Robert Klatt
Eine neue Behandlungsmethode hat bei Mäusen die epigenetische Uhr zurückgesetzt und dadurch die Blindheit der Tiere geheilt. In Zukunft ist auch eine Behandlung von Menschen zum Beispiel zur Verjüngung des Gehirns und zur Heilung von Blindheit denkbar.
Boston (U.S.A.). Wissenschaftlern der Harvard Medical School um David Sinclair ist es gelungen einer blinden Maus durch eine Reprogrammierung alter Nervenzellen ihre Sehfähigkeit zurückzugeben. Prinzipiell könnte die Behandlungsmethode, bei der in die Epigenetik der Zellen eingegriffen wird, auch beim Menschen zum Einsatz kommen zum Beispiel, um alte Gehirne zu verjüngen.
Die Behandlung basiert laut der im Fachmagazin Nature publizierten Studie auf dem Konzept der sogenannten epigenetischen Uhr. Dieses geht davon aus, dass das Alter eines biologischen Organismus von epigenetischen Mustern auf der DNA, den sogenannten Methylierungen, definiert ist. Während eines Lebens verändert sich die Methylierungen und die davon abhängenden Zellfunktionen, weil nicht alle Gene während des gesamten Lebens benötigt werden. Dies führt dazu, dass im Alter durch Veränderungen der Methylierungen bestimmte Fähigkeiten verloren gehen, obwohl die Gene die eigentlichen Informationen weiterhin speichern.
Konkret haben die Wissenschaftler bei den Sehnerven alter Mäuse angesetzt. Diese sind über schlauchartige Nervenfortsätze, sogenannte Axone, mit dem Gehirn der Tiere verbunden. Bei Schäden im jungen Alter sorgt die Methylierung dafür, dass beschädigte Axone sich regenerieren. Bei Mäusen im höheren Älter sorgt die epigenetische Uhr dafür, dass dieser Prozess nicht stattfinden. Die Schäden sind also eigentlich permanent.
Mit einer Reprogrammierung der Nervenzellen mithilfe von Yamanaka-Faktoren, also Proteinen, die Gene ein- und ausschalten können, ist es den Wissenschaftlern gelungen, das epigenetische Muster alter Mäuse so zu modifizieren, dass es identisch mit dem junger Mäuse ist.

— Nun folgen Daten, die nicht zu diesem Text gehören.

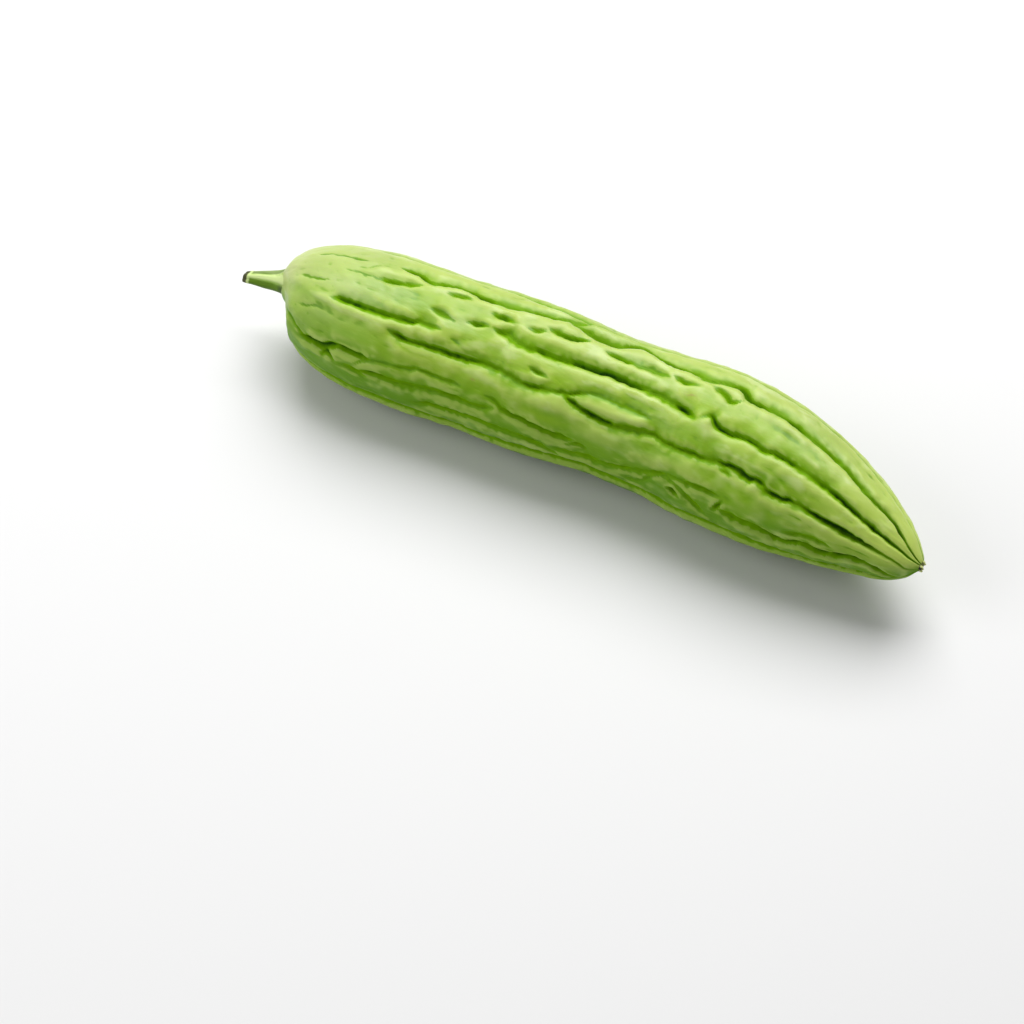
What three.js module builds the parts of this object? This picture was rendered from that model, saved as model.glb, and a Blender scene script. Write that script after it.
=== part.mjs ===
// A bitter gourd as picked: one ridged, spindle-shaped fruit with its cut stalk and the dried
// remnant of its flower. It lies on its belly. Millimetres, +Z up. +X runs along the fruit from
// the stalk to the blossom tip, and the fruit bows sideways, towards +Y. The origin is under the
// middle of the whole gourd, on the surface that it lies on.
import * as THREE from 'three';

// ---------------------------------------------------------------- driving dimensions

const FRUIT_LENGTH = 254;
const AXIS_HEIGHT = 25.9;
const STALK_FACE_X = -120.1;
const AXIS_SIDE_SHIFT = -7.58;
const GAP = 0.3;

// The fruit's radius along its length, as [station from the stalk face, radius].
const FRUIT_PROFILE = [
  [0, 5.5], [2, 8.2], [4.5, 11.8], [8, 15.1], [13, 18.3], [20, 21.6], [32, 24.8],
  [48, 26.3], [80, 26.0], [105, 26.6], [132, 24.9], [150, 25.4], [170, 27.0], [186, 26.2],
  [200, 24.6], [214, 21.3], [228, 17.2], [239, 12.7], [247, 8.2], [252, 4.0], [254, 1.8],
];

// The sideways bow of the fruit's axis, as [station, offset].
const FRUIT_BOW = [
  [0, 1], [15, 2.2], [45, 2.2], [90, 6.5], [135, 10], [170, 12.2], [210, 8.2], [254, 0.3],
];

// Furrows between the ridges: a depth, and a path as [station, angle round the fruit].
// Angle 0 is the far side, 90 the top, 180 the near side and 270 the belly.
const FURROWS = [
  { depth: 1.4, path: [[46, 77], [58, 81], [70, 78], [84, 81], [97, 78], [106, 76]] },
  {
    depth: 2.1,
    path: [
      [113, 74], [121, 82], [128, 78], [142, 75], [149, 80], [162, 82], [172, 78],
      [180, 84], [197, 83], [214, 83], [228, 87], [239, 88], [246, 96], [251, 104],
    ],
  },
  { depth: 1.3, path: [[26, 95], [34, 94], [46, 93], [58, 92]] },
  { depth: 1.3, path: [[84, 93], [102, 93], [107, 88], [120, 87], [134, 90], [147, 91], [163, 92]] },
  {
    depth: 2.7,
    path: [
      [87, 102], [92, 106], [98, 109], [120, 111], [128, 109], [136, 111], [144, 110],
      [166, 117], [169, 110], [175, 115], [194, 115], [200, 113], [218, 112], [226, 115],
      [236, 117], [247, 121], [252, 126],
    ],
  },
  { depth: 2.4, path: [[28, 125], [38, 123], [58, 121], [64, 118], [73, 118]] },
  {
    depth: 2.4,
    path: [
      [53, 131], [60, 135], [80, 135], [87, 131], [94, 133], [102, 137], [110, 136],
      [119, 132], [128, 127], [135, 126], [141, 129], [158, 129],
    ],
  },
  {
    depth: 2.7,
    path: [
      [119, 135], [125, 139], [139, 143], [153, 138], [160, 141], [178, 140], [187, 137],
      [206, 141], [222, 139], [240, 142], [246, 146], [251, 155],
    ],
  },
  {
    depth: 2.2,
    path: [
      [5, 148], [10, 155], [21, 166], [29, 166], [36, 160], [54, 158], [69, 153], [85, 154],
    ],
  },
  {
    depth: 1.9,
    path: [[44, 160], [52, 169], [58, 172], [73, 165], [91, 166], [97, 162]],
  },
  { depth: 2.0, path: [[91, 154], [103, 161], [120, 166], [135, 173], [157, 173], [177, 178]] },
  {
    depth: 2.1,
    path: [
      [189, 175], [204, 174], [210, 179], [217, 175], [231, 170], [238, 172], [245, 175],
      [250, 180],
    ],
  },
  { depth: 1.6, path: [[36, 174], [50, 179], [70, 180], [91, 177], [107, 179]] },
];

// Round the belly and the far side the furrows run from end to end, evenly spaced and wavering.
const FAR_FURROWS = { count: 9, firstAngle: 203, spacing: 26, depth: 2.2, from: 6, to: 250, step: 8 };
const FAR_FURROW_WAVES = [
  { degrees: 3.0, stretch: 31, shiftPerFurrow: 2.1 },
  { degrees: 1.6, stretch: 11, shiftPerFurrow: 1.3 },
];

// A furrow's sides reach this far from its bottom line, and less where the fruit is thin.
const FURROW_REACH = 5.4;
const FURROW_REACH_PER_RADIUS = 0.26;
const FURROW_FADE = 9;
const FURROW_FULL_DEPTH_RADIUS = 16;

// The stalk end is a little sunken on the near side.
const END_SINK = { depth: 2, angle: 170, innerRadius: 5.5, outerRadius: 12, from: 8, to: 20 };

// The stalk's radius along its length, as [distance from the fruit, radius], and how it bends.
const STALK_PROFILE = [[0, 5.4], [1.2, 4.5], [3, 3.7], [6, 3.2], [10, 2.8], [14, 2.5], [16.4, 2.3]];
const STALK_BEND = { aside: -3.9, down: -1.6, power: 1.4 };
const STALK_RIBS = { count: 5, height: 0.09, turn: 0.9 };

// The dried flower remnant on the blossom tip, as [distance from the fruit, radius].
const SCAR_PROFILE = [[0, 1.6], [0.5, 2.0], [1.2, 1.5], [2.0, 1.1], [2.6, 0.6]];
const SCAR_LOBES = { count: 5, height: 0.18 };

const FRUIT_ROWS = 58;
const FRUIT_SIDES = 84;
const STALK_ROWS = 10;
const STALK_SIDES = 30;
const SCAR_ROWS = 6;
const SCAR_SIDES = 20;

// ---------------------------------------------------------------- curves

const toPoints = (pairs) => pairs.map(([first, second]) => new THREE.Vector2(first, second));

// The second value as a smooth function of the first, through the given pairs.
function smoothLine(pairs) {
  const stepsPerPair = 12;
  const line = new THREE.SplineCurve(toPoints(pairs)).getPoints(stepsPerPair * (pairs.length - 1));
  return (at) => {
    const next = line.findIndex((point) => point.x >= at);
    if (next < 0) return line[line.length - 1].y;
    if (next === 0) return line[0].y;
    const share = (at - line[next - 1].x) / (line[next].x - line[next - 1].x);
    return THREE.MathUtils.lerp(line[next - 1].y, line[next].y, share);
  };
}

// A lathe's outline, from the axis out round the profile and back to the axis.
function latheOutline(profile, rows) {
  const swapped = profile.map(([along, radius]) => [radius, along]);
  const skin = new THREE.SplineCurve(toPoints(swapped)).getSpacedPoints(rows);
  const start = new THREE.Vector2(0, profile[0][0]);
  const end = new THREE.Vector2(0, profile[profile.length - 1][0]);
  return [start, ...skin, end];
}

// Turns a profile into a closed solid, and then puts every point where `place` says.
function sculptLathe(profile, rows, sides, place) {
  const geometry = new THREE.LatheGeometry(latheOutline(profile, rows), sides);
  const position = geometry.attributes.position;
  const point = new THREE.Vector3();
  for (let i = 0; i < position.count; i += 1) {
    point.fromBufferAttribute(position, i);
    const radius = Math.hypot(point.x, point.z);
    const angle = Math.atan2(point.x, point.z);
    place(point.y, angle, radius, point);
    position.setXYZ(i, point.x, point.y, point.z);
  }
  geometry.computeVertexNormals();
  return geometry;
}

// ---------------------------------------------------------------- the fruit

const bowAt = smoothLine(FRUIT_BOW);

function farFurrowPath(index) {
  const path = [];
  for (let station = FAR_FURROWS.from; station <= FAR_FURROWS.to; station += FAR_FURROWS.step) {
    let angle = FAR_FURROWS.firstAngle + FAR_FURROWS.spacing * index;
    for (const { degrees, stretch, shiftPerFurrow } of FAR_FURROW_WAVES) {
      angle += degrees * Math.sin(station / stretch + shiftPerFurrow * index);
    }
    path.push([station, angle]);
  }
  return path;
}

const farFurrows = Array.from({ length: FAR_FURROWS.count }, (_, index) => (
  { depth: FAR_FURROWS.depth, path: farFurrowPath(index) }
));

const furrows = [...FURROWS, ...farFurrows].map(({ depth, path }) => (
  { depth, angleAt: smoothLine(path), from: path[0][0], to: path[path.length - 1][0] }
));

// Depth of the furrows at a place on the fruit. Where two meet, the deeper one rules.
function furrowDepth(station, angle, radius) {
  const reach = Math.min(FURROW_REACH, FURROW_REACH_PER_RADIUS * radius);
  let sum = 0;
  for (const { depth, angleAt, from, to } of furrows) {
    const turn = THREE.MathUtils.radToDeg(angle) - angleAt(station);
    const nearTurn = THREE.MathUtils.euclideanModulo(turn + 180, 360) - 180;
    const away = Math.abs(THREE.MathUtils.degToRad(nearTurn)) * radius;
    const side = Math.max(0, 1 - (away / reach) ** 2) ** 2;
    const ends = THREE.MathUtils.smoothstep(Math.min(station - from, to - station), -1, FURROW_FADE);
    const thin = Math.min(1, radius / FURROW_FULL_DEPTH_RADIUS);
    sum += (depth * thin * ends * side) ** 3;
  }
  return Math.cbrt(sum);
}

// How far the skin of the stalk end is set in along the fruit.
function endSink(station, angle, radius) {
  const nearSide = Math.max(0, Math.cos(angle - THREE.MathUtils.degToRad(END_SINK.angle)));
  const outwards = THREE.MathUtils.smoothstep(radius, END_SINK.innerRadius, END_SINK.outerRadius);
  const fade = 1 - THREE.MathUtils.smoothstep(station, END_SINK.from, END_SINK.to);
  return END_SINK.depth * nearSide * outwards * fade;
}

// Puts a point of the fruit's skin beside its bowed axis, and flattens the belly where it rests.
function placeOnFruit(station, angle, radius, point) {
  const step = 1;
  const slope = (bowAt(station + step) - bowAt(station - step)) / (2 * step);
  const along = 1 / Math.hypot(1, slope);
  const skin = radius > 0 ? radius - furrowDepth(station, angle, radius) : 0;
  const side = skin * Math.cos(angle);
  point.set(
    STALK_FACE_X + station + endSink(station, angle, radius) - side * slope * along,
    AXIS_SIDE_SHIFT + bowAt(station) + side * along,
    Math.max(0, AXIS_HEIGHT + skin * Math.sin(angle)),
  );
}

function makeFruit() {
  return sculptLathe(FRUIT_PROFILE, FRUIT_ROWS, FRUIT_SIDES, placeOnFruit);
}

// ---------------------------------------------------------------- the stalk and the flower scar

// The stalk starts just off the fruit's face, flares into it, and bends aside and down.
function placeOnStalk(distance, angle, radius, point) {
  const length = STALK_PROFILE[STALK_PROFILE.length - 1][0];
  const share = distance / length;
  const bend = share ** STALK_BEND.power;
  const rib = STALK_RIBS.height * THREE.MathUtils.smoothstep(share, 0, 0.3);
  const skin = radius * (1 + rib * Math.cos(STALK_RIBS.count * angle + STALK_RIBS.turn));
  point.set(
    STALK_FACE_X - GAP - distance,
    AXIS_SIDE_SHIFT + FRUIT_BOW[0][1] + STALK_BEND.aside * bend - skin * Math.cos(angle),
    AXIS_HEIGHT + STALK_BEND.down * bend + skin * Math.sin(angle),
  );
}

function makeStalk() {
  return sculptLathe(STALK_PROFILE, STALK_ROWS, STALK_SIDES, placeOnStalk);
}

function placeOnScar(distance, angle, radius, point) {
  const lobe = SCAR_LOBES.height * THREE.MathUtils.smoothstep(distance, 0, 0.6);
  const skin = radius * (1 + lobe * Math.cos(SCAR_LOBES.count * angle));
  point.set(
    STALK_FACE_X + FRUIT_LENGTH + GAP + distance,
    AXIS_SIDE_SHIFT + FRUIT_BOW[FRUIT_BOW.length - 1][1] + skin * Math.cos(angle),
    AXIS_HEIGHT + skin * Math.sin(angle),
  );
}

function makeScar() {
  return sculptLathe(SCAR_PROFILE, SCAR_ROWS, SCAR_SIDES, placeOnScar);
}

// ---------------------------------------------------------------- the gourd

const fruitGreen = new THREE.MeshStandardMaterial({ color: 0x9cc05a, roughness: 0.42, metalness: 0 });
const stalkGreen = new THREE.MeshStandardMaterial({ color: 0x9fb86a, roughness: 0.6, metalness: 0 });
const driedBrown = new THREE.MeshStandardMaterial({ color: 0x4a3a22, roughness: 0.85, metalness: 0 });

function addPiece(group, name, geometry, material) {
  const piece = new THREE.Mesh(geometry, material);
  piece.name = name;
  group.add(piece);
}

const gourd = new THREE.Group();
addPiece(gourd, 'fruit_body', makeFruit(), fruitGreen);
addPiece(gourd, 'stem', makeStalk(), stalkGreen);
addPiece(gourd, 'blossom_scar', makeScar(), driedBrown);

export default gourd;
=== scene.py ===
import math

import bmesh
import bpy
import numpy as np
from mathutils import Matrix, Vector, noise


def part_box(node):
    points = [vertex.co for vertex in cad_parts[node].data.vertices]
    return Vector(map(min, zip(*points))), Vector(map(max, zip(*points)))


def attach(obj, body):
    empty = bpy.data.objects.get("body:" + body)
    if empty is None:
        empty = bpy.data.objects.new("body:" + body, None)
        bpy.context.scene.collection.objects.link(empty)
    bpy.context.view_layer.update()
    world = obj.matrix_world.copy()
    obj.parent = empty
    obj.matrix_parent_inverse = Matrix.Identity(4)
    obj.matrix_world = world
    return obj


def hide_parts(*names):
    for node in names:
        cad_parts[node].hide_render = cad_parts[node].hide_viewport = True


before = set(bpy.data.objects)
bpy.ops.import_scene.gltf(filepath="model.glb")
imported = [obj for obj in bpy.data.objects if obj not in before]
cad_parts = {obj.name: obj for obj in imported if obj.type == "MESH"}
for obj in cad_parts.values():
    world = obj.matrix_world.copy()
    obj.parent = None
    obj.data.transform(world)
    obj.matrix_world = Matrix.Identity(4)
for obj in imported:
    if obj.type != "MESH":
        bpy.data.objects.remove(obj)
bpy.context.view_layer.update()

# ================================================================ the fruit
# The fruit is one grown body, a soft spindle with rounded ridges along it. Furrows waver, fork and
# fade between the ridges. Its skin is thin, waxy and tight over firm flesh. It lies on its belly,
# which is pressed a little flat where it bears. Sizes are in millimetres, scaled to metres later.

MM = 0.001
SAME_POINT = 0.0001
JOIN_GAP = 0.3
STALK_BASE_RADIUS = 5.4
FRUIT_LENGTH = 254
MIDDLE_RADIUS = 26

# The fruit's radius along its length, as (station from the stalk, radius).
FRUIT_PROFILE = [
    (0, 5.5), (1.5, 8.8), (4, 12.6), (8, 15.9), (13, 18.8), (20, 21.8), (32, 24.8),
    (48, 26.3), (80, 26.0), (105, 26.6), (132, 24.9), (150, 25.4), (170, 27.0), (186, 26.2),
    (200, 24.6), (214, 21.3), (228, 17.2), (239, 12.7), (247, 8.2), (252, 4.0), (254, 1.8),
]

# The sideways bow of the fruit's axis, as (station, offset).
FRUIT_BOW = [
    (0, 1), (15, 2.2), (45, 2.2), (90, 6.5), (135, 10), (170, 12.2), (210, 8.2), (254, 0.3),
]

RINGS = 400
SIDES = 240

stalk_low, stalk_high = (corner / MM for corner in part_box("stem"))
face_x = stalk_high.x + JOIN_GAP
axis_side = stalk_high.y - STALK_BASE_RADIUS - FRUIT_BOW[0][1]
axis_height = (stalk_low.z + stalk_high.z) / 2


def smooth_line(points, steps=12):
    """A smooth curve through the points, as one array for each coordinate."""
    control = np.array([points[0], *points, points[-1]], float)
    share = (np.arange(steps) / steps)[:, None]
    stretches = []
    for before, start, end, after in zip(control, control[1:], control[2:], control[3:]):
        leave = (end - before) / 2
        arrive = (after - start) / 2
        cubic = 2 * start - 2 * end + leave + arrive
        square = 3 * end - 3 * start - 2 * leave - arrive
        stretches.append(cubic * share**3 + square * share**2 + leave * share + start)
    return np.vstack([*stretches, control[-1:]]).T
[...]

In den Tierversuchen sorgte diese Reprogrammierung der Nervenzellen dafür, dass diese ihre ursprüngliche Regenerationsfähigkeit zurückerhielten. Dies funktionierte sowohl bei Mäusen mit mechanischen Verletzungen als auch bei Mäusen mit altersbedingten grünen Star (Glaukom). Dass die Sehfähigkeit wiederhergestellt wurde, beweist laut den Wissenschaftlern, dass die einst blinden Tiere sich nach der Behandlung wieder an Mustern in einem Raum orientieren konnten und dass diese auf optische Reize reagierten.
Die Studie zeigt somit einen neuen therapeutischen Ansatz zur Behandlung von altersschwachen Sehnerven und Blindheit, der prinzipiell auch beim Menschen eingesetzt werden könnte. Andrew Huberman von der Stanford Universität schreibt in einem Kommentar außerdem, dass die Behandlungsmethode auch dazu genutzt werden könnte, um beschädigte und gealterte Gehirne zu therapieren.
Laut unabhängigen Experten ist die Qualität der wissenschaftlichen Arbeit hoch. Gleichzeitig bemerken sie aber, dass es bis zur Anwendung beim Menschen noch ein sehr langer Weg sei. Wie Peter Tessarz vom Max-Planck-Institut für Biologie des Alterns erklärt, ist beispielsweise noch unklar, ob die Methode mit allen Geweben funktioniert. Außerdem muss Biochemiker und Epigenetikexperte Holger Bierhoff bedacht werden, dass eine Reprogrammierungen von Zellen bei falscher Dosierung zu Krebs führen könnte.